WORK TO BE COMPLETED ::
Write out the whole listing again, exactly as given.

RECORDED DATA ::
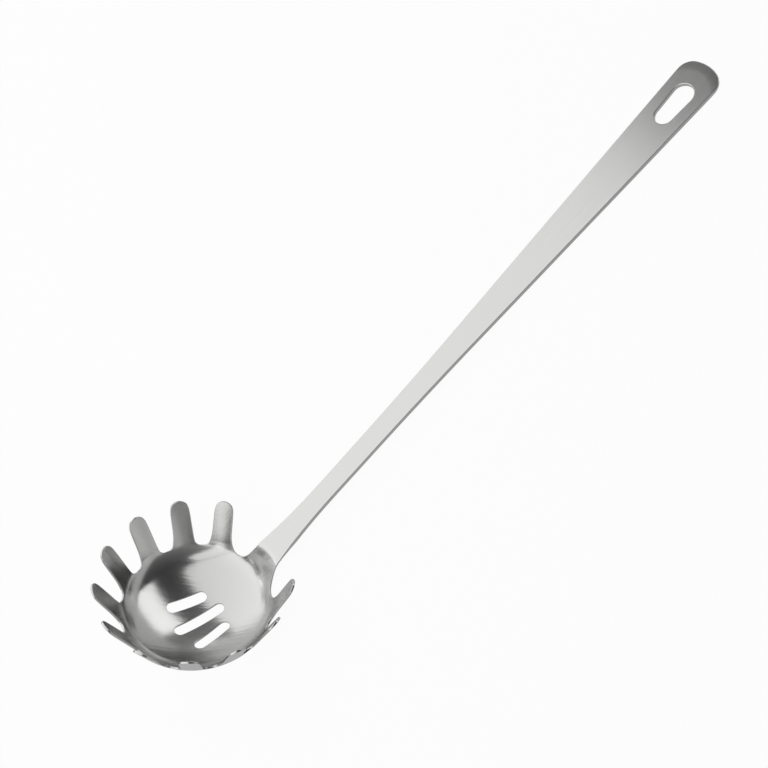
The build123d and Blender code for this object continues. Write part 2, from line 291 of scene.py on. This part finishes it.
def bowlOutline():
    # half of the bowl's rim, from the middle of the weld round to the tooth opposite the handle
    bowl, bar = bowlSizes, handleSizes
    side = handleSide()
    onTongue = side[side[:, 0] < bar["seam"]]
    seamHalf = float(np.interp(bar["seam"], side[:40, 0], side[:40, 1]))
    tongueLine = np.concatenate([[[bar["seam"], seamHalf]], onTongue[::-1]])
    tongueX = bowl["creaseRadius"] + tongueLine[:, 0] * math.cos(slopeTurn)
    tongue = np.stack([tongueX, tongueLine[:, 1]], axis=1)
    edge = throughPoints(bowl["neckEdge"], outlineSteps["round"])
    tongue = tongue[tongue[:, 0] > edge[0, 0] + outlineSteps["round"]]
    # up the wall: where the neck's edge ends, and where the sides of the notches do
    sideFrom, toothTop = 2.6, 5.0
    foot, lean = flank(pitch / 2)
    rises = np.arange(sideFrom, toothTop, outlineSteps["end"])
    firstSide = onWall(firstTooth - pitch / 2, foot + lean * rises, rises)
    rim = np.concatenate([tongue, edge, firstSide])
    runs = [rim]
    tipRound = bowl["toothTip"] / 2
    tipMid = tipRise - tipRound
    rises = np.arange(toothTop, tipMid, outlineSteps["flank"])
    halfWidths = (bowl["toothFoot"] + (bowl["toothTip"] - bowl["toothFoot"]) * rises / tipRise) / 2
    for index in range(bowl["teeth"] // 2 + 1):
        angle = firstTooth + pitch * index
        up = onWall(angle, -halfWidths, rises)
        tipEnd = math.pi / 2 if index == bowl["teeth"] // 2 else 0
        tip = arc((0, tipMid), tipRound, math.pi, tipEnd, outlineSteps["tip"])
        runs += [up, onWall(angle, tip[:, 0], tip[:, 1])]
        if index < bowl["teeth"] // 2:
            down = onWall(angle, halfWidths[::-1], rises[::-1])
            notch = notchBottom(-foot, -lean, foot, lean, 0, bowl["notchRound"], toothTop, toothTop)
            runs += [down, onWall(angle + pitch / 2, notch[:, 0], notch[:, 1])[1:]]
    runs.append(onWall(180, [0], [tipRise]))
    rim = np.concatenate(runs)
    joints = np.cumsum([len(run) for run in runs])[:-1]
    joints = [len(tongue), len(tongue) + len(edge), *joints[:-1]]
    return smoothJoints(rim, joints, smoothing["reach"], smoothing["rounds"]), seamHalf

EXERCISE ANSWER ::
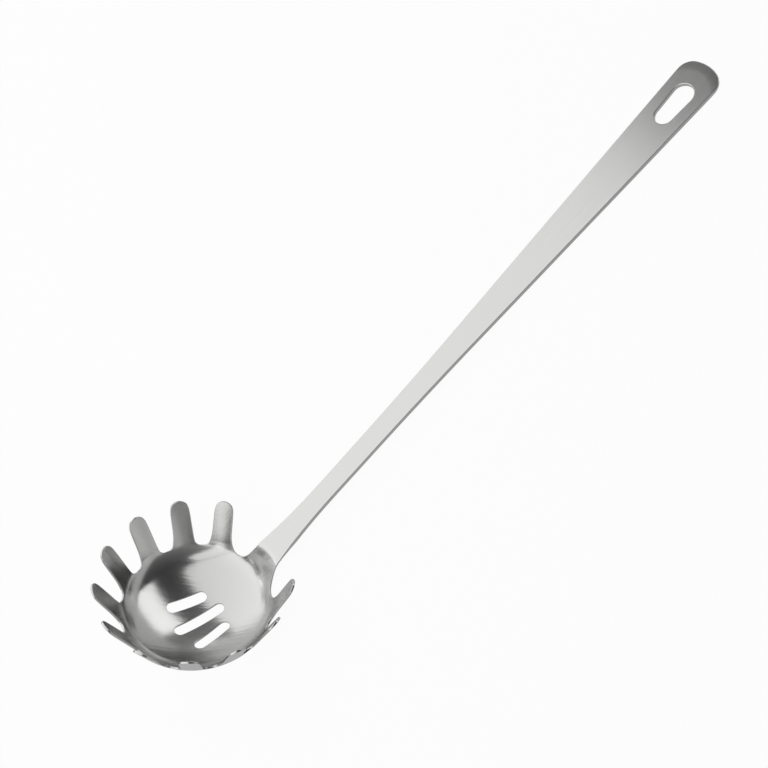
The build123d and Blender code for this object continues. Write part 2, from line 291 of scene.py on. This part finishes it.
def bowlOutline():
    # half of the bowl's rim, from the middle of the weld round to the tooth opposite the handle
    bowl, bar = bowlSizes, handleSizes
    side = handleSide()
    onTongue = side[side[:, 0] < bar["seam"]]
    seamHalf = float(np.interp(bar["seam"], side[:40, 0], side[:40, 1]))
    tongueLine = np.concatenate([[[bar["seam"], seamHalf]], onTongue[::-1]])
    tongueX = bowl["creaseRadius"] + tongueLine[:, 0] * math.cos(slopeTurn)
    tongue = np.stack([tongueX, tongueLine[:, 1]], axis=1)
    edge = throughPoints(bowl["neckEdge"], outlineSteps["round"])
    tongue = tongue[tongue[:, 0] > edge[0, 0] + outlineSteps["round"]]
    # up the wall: where the neck's edge ends, and where the sides of the notches do
    sideFrom, toothTop = 2.6, 5.0
    foot, lean = flank(pitch / 2)
    rises = np.arange(sideFrom, toothTop, outlineSteps["end"])
    firstSide = onWall(firstTooth - pitch / 2, foot + lean * rises, rises)
    rim = np.concatenate([tongue, edge, firstSide])
    runs = [rim]
    tipRound = bowl["toothTip"] / 2
    tipMid = tipRise - tipRound
    rises = np.arange(toothTop, tipMid, outlineSteps["flank"])
    halfWidths = (bowl["toothFoot"] + (bowl["toothTip"] - bowl["toothFoot"]) * rises / tipRise) / 2
    for index in range(bowl["teeth"] // 2 + 1):
        angle = firstTooth + pitch * index
        up = onWall(angle, -halfWidths, rises)
        tipEnd = math.pi / 2 if index == bowl["teeth"] // 2 else 0
        tip = arc((0, tipMid), tipRound, math.pi, tipEnd, outlineSteps["tip"])
        runs += [up, onWall(angle, tip[:, 0], tip[:, 1])]
        if index < bowl["teeth"] // 2:
            down = onWall(angle, halfWidths[::-1], rises[::-1])
            notch = notchBottom(-foot, -lean, foot, lean, 0, bowl["notchRound"], toothTop, toothTop)
            runs += [down, onWall(angle + pitch / 2, notch[:, 0], notch[:, 1])[1:]]
    runs.append(onWall(180, [0], [tipRise]))
    rim = np.concatenate(runs)
    joints = np.cumsum([len(run) for run in runs])[:-1]
    joints = [len(tongue), len(tongue) + len(edge), *joints[:-1]]
    return smoothJoints(rim, joints, smoothing["reach"], smoothing["rounds"]), seamHalf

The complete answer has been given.